** START OF Supplied information **
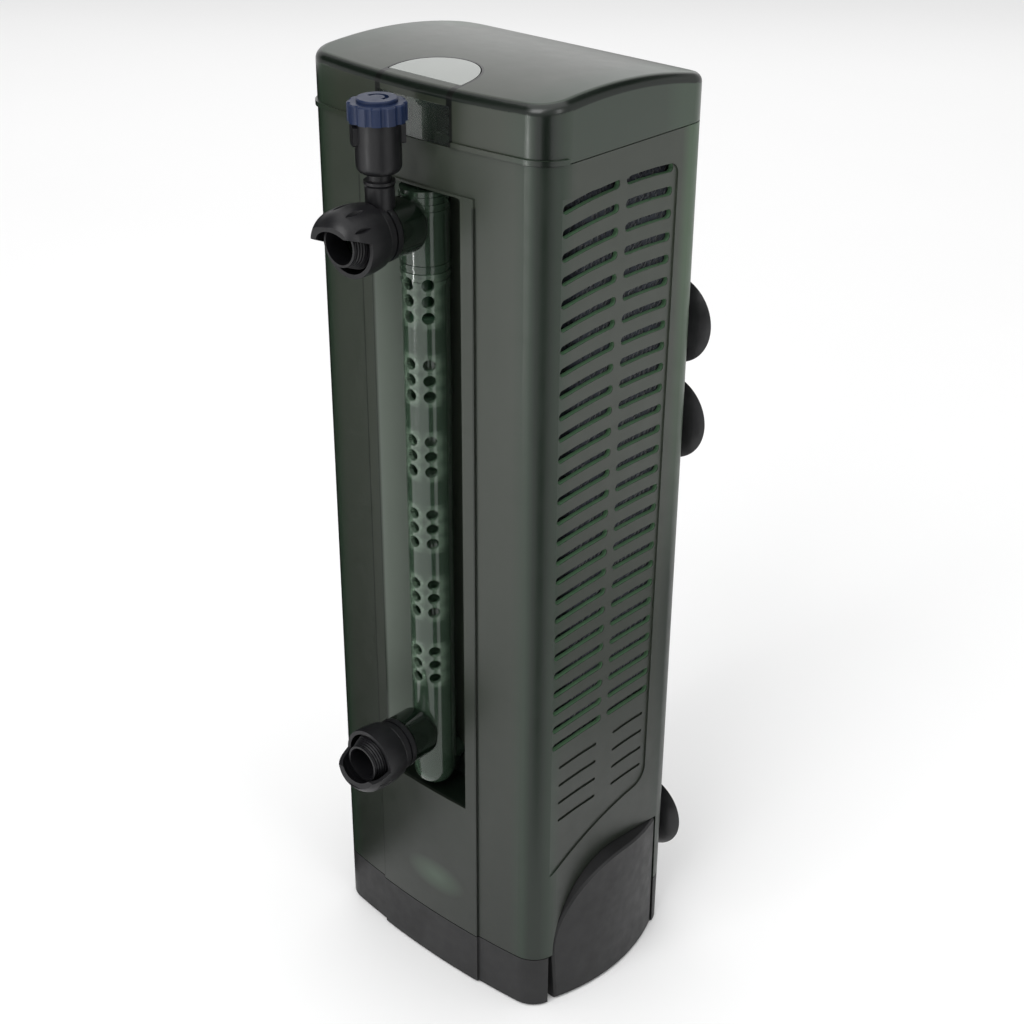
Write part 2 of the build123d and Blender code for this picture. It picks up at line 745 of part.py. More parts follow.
def impeller_shaft():
    shaft = rod(shaft_radius, (0, pump_y, well_bottom + 0.2), (0, pump_y, volute_top - 1.6))
    return chamfer(shaft.edges(), 0.3)


def impeller_magnet():
    magnet = rod(magnet_radius, (0, pump_y, 34), (0, pump_y, 71))
    magnet = chamfer(magnet.edges(), 0.5)
    return magnet - rod(shaft_radius + 0.06, (0, pump_y, 30), (0, pump_y, 75))


def impeller_wheel():
    """Six curved blades on a hub and a back disc."""
    hub = rod(3.6, (0, pump_y, 71), (0, pump_y, 90))
    disc = rod(wheel_radius, (0, pump_y, 78.5), (0, pump_y, 80))
    wheel = hub + disc
    for blade in range(6):
        curve = ThreePointArc((3.0, 0), (9.5, 3.4), (wheel_radius - 0.4, 3.0))
        vane = extrude(trace(curve, 1.3), amount=10)
        wheel += Pos(0, pump_y, 79.5) * Rot(0, 0, 60 * blade) * vane
    return wheel - rod(shaft_radius + 0.06, (0, pump_y, 70), (0, pump_y, 92))


def impeller_cover():
    """The snap-on volute with a grated intake on top and the outlet pipe to the tube."""
    inner = volute_radius - 2.2
    outlet_start = (0, pump_y - 10, outlet_z)
    outlet_end = (0, recess_floor_y + 2.0, outlet_z)
    cover = rod(volute_radius, (0, pump_y, motor_top), (0, pump_y, volute_top))
    cover = fillet(cover.edges().sort_by(Axis.Z)[-1], 2.0)
    flange = extrude(Pos(0, 1, motor_top) * RectangleRounded(62, 47, 8), amount=2.4)
    cover = cover + flange + rod(7.0, outlet_start, outlet_end)
    cover -= rod(inner, (0, pump_y, motor_top - 1), (0, pump_y, volute_top - 2.2))
    cover -= rod(4.6, outlet_start, (0, -30, outlet_z))
    for spoke in range(8):
        slot = extrude(Pos(9.0, 0, 0) * SlotOverall(8.0, 3.0), amount=8)
        cover -= Pos(0, pump_y, volute_top - 4) * Rot(0, 0, 45 * spoke) * slot
    cover += rod(5.0, (0, pump_y, volute_top - 4.2), (0, pump_y, volute_top - 2.0))
    return cover - rod(shaft_radius, (0, pump_y, volute_top - 5), (0, pump_y, volute_top - 1.5))


def pump_deck():
    """The plate that closes the pump chamber, with a grated well over the intake."""
    deck = column(plan(-case_wall - 0.4), deck_bottom, deck_top)
    deck -= recess_prism(recess_wall + 0.4, deck_bottom - 1, deck_top + 1)
    for ring, count in ((5.0, 6), (11.0, 12), (17.0, 18)):
        for step in range(count):
            angle = radians(360 / count * step)
            x = ring * cos(angle)
            y = pump_y + ring * sin(angle)
            deck -= rod(1.5, (x, y, deck_bottom - 1), (x, y, deck_top + 1))
    return deck


def deck_seal():
    seal = column(plan(-case_wall - 0.1), deck_bottom - 2.2, deck_bottom - 0.1)
    seal -= column(plan(-case_wall - 2.6), deck_bottom - 3, deck_bottom)
    return seal - recess_prism(recess_wall + 0.4, deck_bottom - 3, deck_top)


def cable_gland():
    gland = rod(4.0, (gland_x, back_y - 4, gland_z), (gland_x, back_y, gland_z))
    gland += rod(5.2, (gland_x, back_y, gland_z), (gland_x, back_y + 1.6, gland_z))
    gland += rod(5.2, (gland_x, back_y - case_wall - 1.6, gland_z), (gland_x, back_y - case_wall, gland_z))
    nose = Plane(origin=(gland_x, back_y + 1.6, gland_z), z_dir=(0, 1, 0)) * Cone(
        4.8, 4.2, 4.4, align=(Align.CENTER, Align.CENTER, Align.MIN))
    gland += nose
    return gland - rod(gland_bore, (gland_x, 30, gland_z), (gland_x, 46, gland_z))


# ---------------------------------------------------------------- filter media

def foam_pad(side):
    pad = box(foam_inner_x, foam_outer_x, -25.5, 29.0, media_bottom, media_top)
    pad = chamfer(pad.edges().filter_by(Axis.Z), 1.2)
    return pad if side > 0 else mirror(pad, about=Plane.YZ)


def media_frame():
    """The lift-out rack: two grid sides, a floor, a middle shelf and a back wall."""
    x0, x1 = foam_inner_x - 2.0, foam_inner_x - 0.3
    side = box(x0, x1, -20, 29, media_bottom, media_top - 4)
    for row in range(6):
        for step in range(3):
            z = media_bottom + 6 + row * 31
            y = -16 + step * 14.5
            side -= box(x0 - 1, x1 + 1, y, y + 11, z, z + 26)
    rack = side + mirror(side, about=Plane.YZ)
    for z in (media_bottom, shelf_z):
        shelf = box(-x1, x1, -20, 29, z, z + 1.8)
        for step in range(5):
            shelf -= box(-26 + step * 11, -18 + step * 11, -15, 22, z - 1, z + 3)
        rack += shelf
    return rack + box(-x1, x1, 27.2, 29, media_bottom, media_top - 4)


def carbon_cartridge(side):
    """A flat cassette of carbon with a ribbed face on each side."""
    case = box(3, 30.5, -18.5, 26.5, media_bottom + 2.4, shelf_z - 1.2)
    case = chamfer(case.edges().filter_by(Axis.Z), 2.0)
    for step in range(9):
        z = media_bottom + 8 + step * 8.8
        case -= box(0, 4.2, -14, 22, z, z + 5.4) + box(29.3, 40, -14, 22, z, z + 5.4)
    return case if side > 0 else mirror(case, about=Plane.YZ)


def bio_tray():
    """The open basket for the ceramic rings."""
    outer = extrude(Pos(0, 4, 192.2) * RectangleRounded(61, 45, 5), amount=94)
    tray = outer - extrude(Pos(0, 4, 193.8) * RectangleRounded(57.8, 41.8, 3.4), amount=100)
    for column_index in range(5):
        x = -22 + 11 * column_index
        for row in range(4):
            z = 197 + 22 * row
            window = Plane.XZ.offset(60) * Pos(x, z + 8) * SlotOverall(16, 4, rotation=90)
            tray -= extrude(window, amount=-120)
            tray -= extrude(Pos(x, 4, 190) * SlotOverall(30, 4, rotation=90), amount=5)
    return tray


def tray_handle():
    bail = box(-30.4, -28.9, 0, 8, 278, 297) + box(28.9, 30.4, 0, 8, 278, 297)
    bail += box(-30.4, 30.4, 0, 8, 295.4, 297)
    bail -= extrude(Pos(0, 4, 294) * SlotOverall(30, 4), amount=5)
    tray_wall = extrude(Pos(0, 4, 192.2) * RectangleRounded(61.2, 45.2, 5), amount=94.2)
    return bail - tray_wall


def ceramic_rings():
    rings = []
    for layer in range(5):
        for i in range(4):
            for j in range(3):
                x = -20.4 + 13.6 * i
                y = -9.4 + 13.4 * j
                z = 195 + layer * 16.5
                rings.append(tube(6.2, 2.9, (x, y, z), (x, y, z + 14.5)))
    return Compound(children=rings)


# ---------------------------------------------------------------- wall bracket

def bracket_plate():
    """The plate that stays on the glass; its keyholes drop over the casing's hooks."""
    width = 2 * bracket_half
    height = bracket_top - bracket_bottom
    face = Pos(0, (bracket_top + bracket_bottom) / 2) * Rectangle(width, height)
    face = chamfer(face.vertices(), 5.0)
    thickness = bracket_back_y - bracket_front_y
    plate = extrude(Plane.XZ.offset(-bracket_front_y) * face, amount=thickness, dir=(0, 1, 0))
    plate = chamfer(plate.faces().sort_by(Axis.Y)[-1].edges(), 0.8)
    for x, z in hook_places:
        plate -= box(x - 2.6, x + 2.6, 30, 42, z - 2.6, z + bracket_travel + 2.6)
        plate -= box(x - 5.2, x + 5.2, 30, 42, z + bracket_travel - 3.2, z + bracket_travel + 3.2)
    for z in cup_heights:
        for x in (-cup_x, cup_x):
            plate -= rod(3.4, (x, 30, z), (x, 42, z))
    return plate


def suction_cup(x, z):
    """A rubber cup: a dished disc on a short stem that plugs into the bracket."""
    stem = bracket_back_y - bracket_front_y
    rim = cup_rim_y - bracket_front_y
    profile = make_face([
        Line((0, 0.2), (3.4, 0.2)),
        Line((3.4, 0.2), (3.4, stem)),
        Line((3.4, stem), (6.0, stem)),
        ThreePointArc((6.0, stem), (11.6, stem + 1.5), (cup_radius, rim - 0.4)),
        Line((cup_radius, rim - 0.4), (cup_radius - 0.5, rim)),
        ThreePointArc((cup_radius - 0.5, rim), (10.0, stem + 2.6), (4.0, stem + 1.8)),
        Line((4.0, stem + 1.8), (0, stem + 1.8)),
        Line((0, stem + 1.8), (0, 0.2)),
    ])
    cup = revolve(Plane.XZ * profile, Axis.Z)
    return Plane(origin=(x, bracket_front_y, z), z_dir=(0, 1, 0)) * cup


parts = {
    "casing_shell": casing_shell,
    "base_cover": base_cover,
    "grip_left": lambda: grip(-1),
    "grip_right": lambda: grip(1),
    "diffuser_tube": diffuser_tube,
    "top_port": lambda: port(top_port_z),
    "bottom_port": lambda: port(bottom_port_z),
    "top_port_seal": lambda: port_seal(top_port_z),
    "bottom_port_seal": lambda: port_seal(bottom_port_z),
    "top_collar": top_collar,
    "bottom_collar": lambda: collar(bottom_port_z),
    "air_valve_body": air_valve_body,
    "air_knob": air_knob,
    "air_needle": air_needle,
    "top_nozzle_hood": lambda: nozzle_hood(top_port_z, top_nozzle_turn),
    "top_nozzle_spout": lambda: nozzle_spout(top_port_z, top_nozzle_turn),
    "bottom_nozzle_hood": lambda: nozzle_hood(bottom_port_z, bottom_nozzle_turn),
    "bottom_nozzle_spout": lambda: nozzle_spout(bottom_port_z, bottom_nozzle_turn),
    "lid": lid,
    "lid_window": lid_window,
    "lid_button": lid_button,
    "lid_latch": lid_latch,
    "lid_hinge_pins": hinge_pins,
    "selector_lever": selector_lever,
    "selector_rod": selector_rod,
    "shuttle_valve": shuttle_valve,
    "motor_housing": motor_housing,
    "motor_end_plate": motor_end_plate,
    "stator_core": stator_core,
    "stator_coil": stator_coil,
    "lower_bush": lambda: shaft_bush(well_bottom + 0.1),
    "impeller_shaft": impeller_shaft,
    "impeller_magnet": impeller_magnet,
    "impeller_wheel": impeller_wheel,
    "impeller_cover": impeller_cover,
    "pump_deck": pump_deck,
    "deck_seal": deck_seal,
    "cable_gland": cable_gland,
    "foam_pad_left": lambda: foam_pad(-1),
    "foam_pad_right": lambda: foam_pad(1),
    "media_frame": media_frame,
    "carbon_cartridge_left": lambda: carbon_cartridge(-1),
    "carbon_cartridge_right": lambda: carbon_cartridge(1),
    "bio_tray": bio_tray,
    "tray_handle": tray_handle,
    "ceramic_rings": ceramic_rings,
    "bracket_plate": bracket_plate,
}
for name, make in parts.items():
    save(make(), name)
for index, z in enumerate(cup_heights):
    for side, x in (("left", -cup_x), ("right", cup_x)):
        save(suction_cup(x, z), f"suction_cup_{index + 1}_{side}")
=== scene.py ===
import json
import math

import bmesh
import bpy
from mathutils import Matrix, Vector


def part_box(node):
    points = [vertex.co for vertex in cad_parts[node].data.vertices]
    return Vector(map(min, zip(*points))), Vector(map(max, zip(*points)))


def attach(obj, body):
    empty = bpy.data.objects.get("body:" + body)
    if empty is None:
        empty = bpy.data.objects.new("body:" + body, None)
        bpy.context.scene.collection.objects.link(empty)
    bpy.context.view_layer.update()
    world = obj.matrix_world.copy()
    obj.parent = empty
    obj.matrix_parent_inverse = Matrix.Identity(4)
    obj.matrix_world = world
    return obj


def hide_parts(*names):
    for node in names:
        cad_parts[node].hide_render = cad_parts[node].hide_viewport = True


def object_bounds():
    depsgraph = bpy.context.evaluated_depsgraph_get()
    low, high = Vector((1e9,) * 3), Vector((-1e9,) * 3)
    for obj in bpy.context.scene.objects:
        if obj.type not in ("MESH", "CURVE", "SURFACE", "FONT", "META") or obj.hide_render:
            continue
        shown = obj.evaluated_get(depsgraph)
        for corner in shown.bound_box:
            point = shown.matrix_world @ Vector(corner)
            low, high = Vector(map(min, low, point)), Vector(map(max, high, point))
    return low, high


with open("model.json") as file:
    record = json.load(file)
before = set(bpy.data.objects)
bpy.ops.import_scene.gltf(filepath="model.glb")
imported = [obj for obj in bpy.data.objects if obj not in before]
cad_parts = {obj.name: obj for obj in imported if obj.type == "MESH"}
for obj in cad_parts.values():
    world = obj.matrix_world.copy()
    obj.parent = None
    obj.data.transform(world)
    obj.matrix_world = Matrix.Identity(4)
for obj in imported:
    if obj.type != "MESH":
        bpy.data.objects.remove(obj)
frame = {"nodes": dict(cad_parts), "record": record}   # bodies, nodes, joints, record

MM = 0.001
cad_low, cad_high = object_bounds()

# Camera: above the filter's front right-hand corner. The turn is in degrees.
camera_place = (0.34924, -0.37713, 0.44713)
camera_turn = (61.604, -0.299, 42.667)
camera_lens = 60.845

# Regions of the casing that differ in colour, most of them by painted light or shade, as (low, high, soft
# edge) in millimetres:
# across is the distance from the middle on either side, depth runs along Y, up along Z.
outside = 60   # past every surface
# Front corners: deep green, partly for their thick wall and partly as painted shade.
thick_shaded_corners = {"across": (43, outside, 6), "depth": (-outside, -30, 6)}
# Back edges: painted light coming through the wall, greener higher up.
glowing_back_edges = {"across": (44, outside, 3), "depth": (27, outside, 4)}
# Slot walls: painted light coming through the thin plastic.
glowing_slot_walls = {"across": (46.9, 48.7, 0.15), "depth": (-29, 20, 0.5), "up": (104, 296, 1)}
# Recess sides: a painted reflection of soft light.
recess_side_reflection = {"across": (12.6, 18.8, 0.6), "depth": (-38.4, -26.8, 0.8), "up": (80, 290, 3)}
# Recess foot: painted shade at the bottom of the recess.
recess_foot_shade = {"across": (0, 18.4, 0.3), "depth": (-38.4, -24, 0.4), "up": (70, 82, 6)}
front_wall = {"depth": (-outside, -36, 1)}
# Strip edges: painted shade along the steps at each side of the front strip.
strip_edge_shade = {"across": (23.2, 23.9, 0.3), "depth": (-outside, -36, 1), "up": (21.7, 290, 1)}

# The same for the lid.
lid_ends = {"across": (42, outside, 10)}
lid_back_ends = {"across": (42, outside, 10), "depth": (22, outside, 8)}

# Places found by the way they face: parts of the surface normal, as (low, high, soft edge).
# These place painted shade: on the lid's rim and down the middle of the front corners.
rim_shade_upward = (0.12, 0.90, 0.05)
corner_sideways = (0.50, 0.80, 0.22)
corner_forward = (-1.0, -0.35, 0.2)

# Heights between which the painted shade low on the casing fades out, and between which the painted light
# through its back edges grows greener.
shade_fades_from = 40 * MM
shade_fades_to = 300 * MM
back_glow_from = 150 * MM
back_glow_to = 265 * MM

# Pale patch low on the front, where light comes through the empty pump chamber.
glow_x = 4 * MM
glow_z = 39 * MM
glow_reach = 7 * MM
glow_squash = 0.5

# Painted shade in the gap round the press tongue: a dark line inside and outside its edge.
tongue_shade_in = 1 * MM
tongue_shade_out = 0.9 * MM

# Holes of the diffuser tube: the turn between columns, the groups and the rows in each.
hole_turn = math.radians(50)
hole_groups = 6
hole_group_top = 257.5 * MM
hole_group_pitch = 25.7 * MM
hole_row_pitch = 5.2 * MM
hole_edge = 2.0 * MM
halo_edge = 3.9 * MM

# Foam pads: shrunk a little, swelled by simulation, and capped.
foam_inset = 0.9 * MM
foam_round = 2.0 * MM
foam_voxel = 2.6 * MM
foam_cap = 1.1 * MM
foam_steps = 14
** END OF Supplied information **
Problem statement - Copy exactly the lines from the line with "for name, make" up to and including the line with "Vector(map(max, high, point))", and no other lines.

Response -
for name, make in parts.items():
    save(make(), name)
for index, z in enumerate(cup_heights):
    for side, x in (("left", -cup_x), ("right", cup_x)):
        save(suction_cup(x, z), f"suction_cup_{index + 1}_{side}")
=== scene.py ===
import json
import math

import bmesh
import bpy
from mathutils import Matrix, Vector


def part_box(node):
    points = [vertex.co for vertex in cad_parts[node].data.vertices]
    return Vector(map(min, zip(*points))), Vector(map(max, zip(*points)))


def attach(obj, body):
    empty = bpy.data.objects.get("body:" + body)
    if empty is None:
        empty = bpy.data.objects.new("body:" + body, None)
        bpy.context.scene.collection.objects.link(empty)
    bpy.context.view_layer.update()
    world = obj.matrix_world.copy()
    obj.parent = empty
    obj.matrix_parent_inverse = Matrix.Identity(4)
    obj.matrix_world = world
    return obj


def hide_parts(*names):
    for node in names:
        cad_parts[node].hide_render = cad_parts[node].hide_viewport = True


def object_bounds():
    depsgraph = bpy.context.evaluated_depsgraph_get()
    low, high = Vector((1e9,) * 3), Vector((-1e9,) * 3)
    for obj in bpy.context.scene.objects:
        if obj.type not in ("MESH", "CURVE", "SURFACE", "FONT", "META") or obj.hide_render:
            continue
        shown = obj.evaluated_get(depsgraph)
        for corner in shown.bound_box:
            point = shown.matrix_world @ Vector(corner)
            low, high = Vector(map(min, low, point)), Vector(map(max, high, point))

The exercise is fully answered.